Joey: But I really only give that credit because it seems clear to me that Icewave would have been toast if that hadn’t happened. Icewave didn’t malfunction. It was just outmaneuvered completely and entirely.
Ryan: Oh yeah, if Skorpios’ weapon was working we would have found out what happens when a saw slices through an internal combustion engine. Probably an explosion of some stripe.
Joey: A half dead Skorpios outclassed Icewave easily. The only reason there was doubt is that people obviously wondered if it mattered that Icewave half killed it. And I’d argue that it obviously didn’t.
Ryan: Icewave looks relatively unfazed by whatever damage Skorpios put on it through pushing it against the wall or at the screws, but that didn’t really matter.
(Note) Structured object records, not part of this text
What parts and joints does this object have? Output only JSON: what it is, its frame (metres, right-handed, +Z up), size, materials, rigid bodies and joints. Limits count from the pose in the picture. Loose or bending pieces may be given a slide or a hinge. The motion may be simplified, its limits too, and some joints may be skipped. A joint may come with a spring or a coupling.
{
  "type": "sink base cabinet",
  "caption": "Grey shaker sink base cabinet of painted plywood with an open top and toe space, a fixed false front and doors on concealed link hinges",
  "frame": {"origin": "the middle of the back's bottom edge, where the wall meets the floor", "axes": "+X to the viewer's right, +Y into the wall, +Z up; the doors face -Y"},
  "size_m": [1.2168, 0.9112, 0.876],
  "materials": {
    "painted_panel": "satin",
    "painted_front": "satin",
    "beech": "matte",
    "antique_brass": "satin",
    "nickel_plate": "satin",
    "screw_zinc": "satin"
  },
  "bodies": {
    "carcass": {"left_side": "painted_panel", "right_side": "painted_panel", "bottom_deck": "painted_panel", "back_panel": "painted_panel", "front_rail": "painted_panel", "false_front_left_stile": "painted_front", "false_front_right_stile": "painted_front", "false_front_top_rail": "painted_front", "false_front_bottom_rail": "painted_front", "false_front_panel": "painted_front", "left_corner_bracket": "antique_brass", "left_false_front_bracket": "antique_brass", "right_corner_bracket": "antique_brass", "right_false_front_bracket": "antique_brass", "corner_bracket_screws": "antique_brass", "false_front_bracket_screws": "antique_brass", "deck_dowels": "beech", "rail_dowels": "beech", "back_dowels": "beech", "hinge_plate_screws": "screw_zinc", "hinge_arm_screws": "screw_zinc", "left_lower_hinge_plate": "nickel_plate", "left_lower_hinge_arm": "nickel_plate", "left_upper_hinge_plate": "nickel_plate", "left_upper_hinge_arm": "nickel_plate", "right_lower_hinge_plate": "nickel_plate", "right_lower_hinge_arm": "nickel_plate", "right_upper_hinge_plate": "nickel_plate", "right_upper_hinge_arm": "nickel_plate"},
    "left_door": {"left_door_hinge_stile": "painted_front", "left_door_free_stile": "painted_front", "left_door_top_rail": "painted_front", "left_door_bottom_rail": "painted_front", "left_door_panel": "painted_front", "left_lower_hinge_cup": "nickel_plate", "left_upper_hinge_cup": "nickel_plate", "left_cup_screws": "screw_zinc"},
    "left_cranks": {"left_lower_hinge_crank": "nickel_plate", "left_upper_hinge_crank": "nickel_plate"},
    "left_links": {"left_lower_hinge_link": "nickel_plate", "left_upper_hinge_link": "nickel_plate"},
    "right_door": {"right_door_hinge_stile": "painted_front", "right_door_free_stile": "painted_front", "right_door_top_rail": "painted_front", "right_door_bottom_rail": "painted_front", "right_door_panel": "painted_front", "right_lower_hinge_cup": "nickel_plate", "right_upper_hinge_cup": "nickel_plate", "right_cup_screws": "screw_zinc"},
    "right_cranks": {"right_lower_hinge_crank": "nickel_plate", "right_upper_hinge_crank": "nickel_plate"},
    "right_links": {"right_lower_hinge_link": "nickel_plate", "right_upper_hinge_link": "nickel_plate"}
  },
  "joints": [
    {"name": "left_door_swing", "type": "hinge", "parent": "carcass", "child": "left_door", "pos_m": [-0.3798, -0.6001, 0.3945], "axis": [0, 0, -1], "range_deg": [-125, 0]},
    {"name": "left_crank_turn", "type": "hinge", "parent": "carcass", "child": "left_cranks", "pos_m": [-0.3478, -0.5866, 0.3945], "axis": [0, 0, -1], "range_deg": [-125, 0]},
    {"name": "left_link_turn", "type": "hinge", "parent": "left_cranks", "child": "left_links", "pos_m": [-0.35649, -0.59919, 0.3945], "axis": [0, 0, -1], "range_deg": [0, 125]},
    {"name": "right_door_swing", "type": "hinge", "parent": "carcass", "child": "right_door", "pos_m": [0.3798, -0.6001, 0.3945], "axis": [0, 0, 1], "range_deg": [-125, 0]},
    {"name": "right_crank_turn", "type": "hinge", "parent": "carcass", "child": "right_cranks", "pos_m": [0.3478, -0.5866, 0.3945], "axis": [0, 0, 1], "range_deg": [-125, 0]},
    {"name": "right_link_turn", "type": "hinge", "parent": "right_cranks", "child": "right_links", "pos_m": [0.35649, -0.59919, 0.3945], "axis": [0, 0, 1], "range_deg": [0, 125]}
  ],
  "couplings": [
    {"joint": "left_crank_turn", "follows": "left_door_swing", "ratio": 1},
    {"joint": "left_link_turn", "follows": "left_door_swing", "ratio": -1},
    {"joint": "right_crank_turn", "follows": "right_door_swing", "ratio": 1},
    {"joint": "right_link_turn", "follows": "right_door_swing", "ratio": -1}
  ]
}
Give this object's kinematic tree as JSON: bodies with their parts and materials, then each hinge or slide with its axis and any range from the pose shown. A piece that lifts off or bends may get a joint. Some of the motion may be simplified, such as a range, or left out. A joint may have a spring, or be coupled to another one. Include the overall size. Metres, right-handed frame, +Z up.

I can tell you one thing, this wouldn’t have happened to Tombstone.
Joey: It eventually became clear that Icewave’s startup time kind of killed it.
Ryan: Correct, and Tombstone’s weapon starts up pretty much instantly. Icewave needs time to spin up. It’s not long, a couple seconds tops, but that was enough for Skorpios to pretty much slam into it and never let it get up to speed.
Joey: The meta of being able to beat spinners is getting pretty interesting.
Ryan: Yes. and who knows what we’ll see in Tombstone’s remaining matches, now that we’re alluding to that robot
Joey: Probably victory.
Joey: How many more episodes do we have of this?
Ryan: We’ve got 11 more. Battlebots ’til October.
Joey: How many have we already had?
Ryan: That was episode 9
Joey: Almost halfway.
Ryan: And there’s a break in the middle of this month for Shark Week
Joey: They got paid off to not finish off in summer so they wouldn’t cut into World Cup ratings.
Ryan: Shark Week is huge for Discovery and I keep forgetting that.
Joey: How can you? THEY REMIND YOU EVERY WEEK.
Ryan: Dude, this season of Battlebots is the first time I’ve watched the Discovery Channel since Mythbusters went off the air.
Joey: Haha. But every week they trot out that SHAQ WEEK commercial.
Ryan: Yeah i know it exists, I just keep forgetting it’s Discovery’s thing, like their biggest week of the year and the one time they show nature stuff anymore.